Sai, Clodomiro, abbiamo aspettato il secondo giovedì di questo febbraio, ed il primo sole inatteso del pomeriggio, per scrivere alfine di te e del tuo libriccino su Landi: Antonio Landi, 'buon passista ed ottimo scalatore', 70 vittorie in carriera, dal '48 al '62, ciclista per amore e per talento. «70 vittorie a pane e acqua - Antonio Landi il campione proletario del Sud che rinasceva», già, di Clodomiro Tarsia, pubblicato tanti mesi fa. Abbiamo aspettato tanto colpevolmente, ma credi davvero che ci sia tanto spazio su pagina e in vita pure per noi?, che davvero gennaio e la stagione morta cominciassero a farsi da parte, ed il tintinnio delle corse a dare segno di sé, sia pure dai timidi squilli delle corse dell' Australia e della riviera francese e della Vuelta Valenciana....
Abbiamo aspettato la voglia di 'Sanremo' - non il Festival, bravo però Cristicchi, ma quasi la 'classicissima' di apertura, la Milano-Sanremo - , perché queste tue pagine dedicate ad Antonio Landi, il ciclista salernitano, di Pellezzano, portacolori della indimenticabile 'Baratta' di Battipaglia, protagonista di uno sport amato dai ragazzi di strada e dalla provincia, in quella stagione dolce a cavallo degli anni '50, meritano la vergine carezza della primavera. E della primavera che arriverà ancora hanno la freschezza irredenta, il primato del sole.
Antonio Landi, classe di acciaio 1930, è attore - primo ma anche secondo ma anche piazzato, e non conta più la gerarchia, a riassaporare una siffatta devozione di sport - di queste pagine intriganti, profondamente salernitane, scorre l’Irno, dai ritagli commoventi di stampa ad un corredo fotografico personale, assemblate con l’ affetto tuo e del figlio Giovanni Landi ed arricchito di testimonianze preziose, come il ricordo dedicato del ragionier Luigi Ferioli, l'anima della 'Baratta'.
Ed è Landi l'interprete - a declamazione stentorea, non solo di sprint in sprint, di fuga in fuga - di una epica campana del ciclismo che ci suggerisce in parallelo emozione e nostalgia. (Come è cambiato, in peggio, Clodomiro, tu che il Giro della Campania l’ hai visto, come me, tanto nel ‘55 alll’ Arenaccia quanto ad Agropoli, in un sequel piovoso del 2000, il tempo e lo sport...).
Landi è qui la voce solista di una 'band' senza eguali sentimentali, per vigore agonistico e lealtà di sport e di vita, dove recitano tuttora Alberto Marzaioli e Michele Tufano, Luigi Mastroianni e Raffaele Pettine, il caro Antonio Minieri e Giuseppe Mauso, il campione dichiarato, Arcangelo Bove e Mario Acconcia, Angelo Damiano e Raffaele Novara...

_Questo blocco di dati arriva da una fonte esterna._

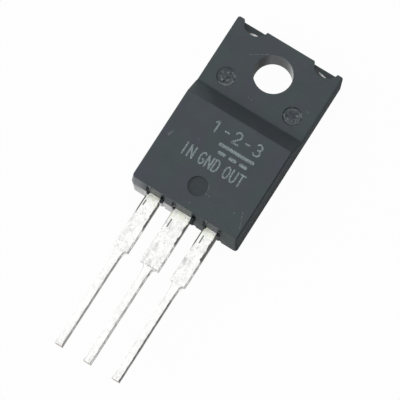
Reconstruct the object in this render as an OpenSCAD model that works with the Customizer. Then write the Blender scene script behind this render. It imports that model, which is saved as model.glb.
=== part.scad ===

In quel ciclismo di regione, in anni di primo dopoguerra in cui il viaggio e le comunicazioni non avevano i tempi e le modalità di oggi tantomeno per i ciclisti, dove pure apparivano negli ordini di arrivo corridori di altre terre, forti e di futuro, come Vito Taccone e Carlo Brugnami, Trapè e Bonariva...
In quel ciclismo che in Campania non era una rarità numismatica, dove Ponticelli era provincia e non periferia, dove ogni santo patrono, anche a Piedimonte di Sessa, meritava dal cielo per la sua Festa una corsa ciclistica. In quel ciclismo di Coppa Giampietro e di Coppa Laudiero, di Internaples e Coppa Lepori, di 'Prima Coppa Bar Luisa' e di Coppa Fiamma, di Coppa de 'Il Mattino' e Gran Premio di Apertura, di inseguimento su pista all' Arenaccia e di Coppa Italia a cronometro a squadre...
In quel ciclismo dalla infanzia al cuore, che Antonio Landi dalle pagine rosa del supplemento sportivo de 'Il Mattino' del lunedì, grazie a te Clodomiro che incredibilmente non ci sei più da un mercoledì fa (o sarà una bugia?) ci avrebbe tenuto - senza mai saperlo, se non ora, da un altro estremo quarto di secolo - a nuovo battesimo. (E perdonami se ho perso la volata del ricordo, caro Clodomiro, mi leggerai meglio dove sei dall’alto, e per distacco).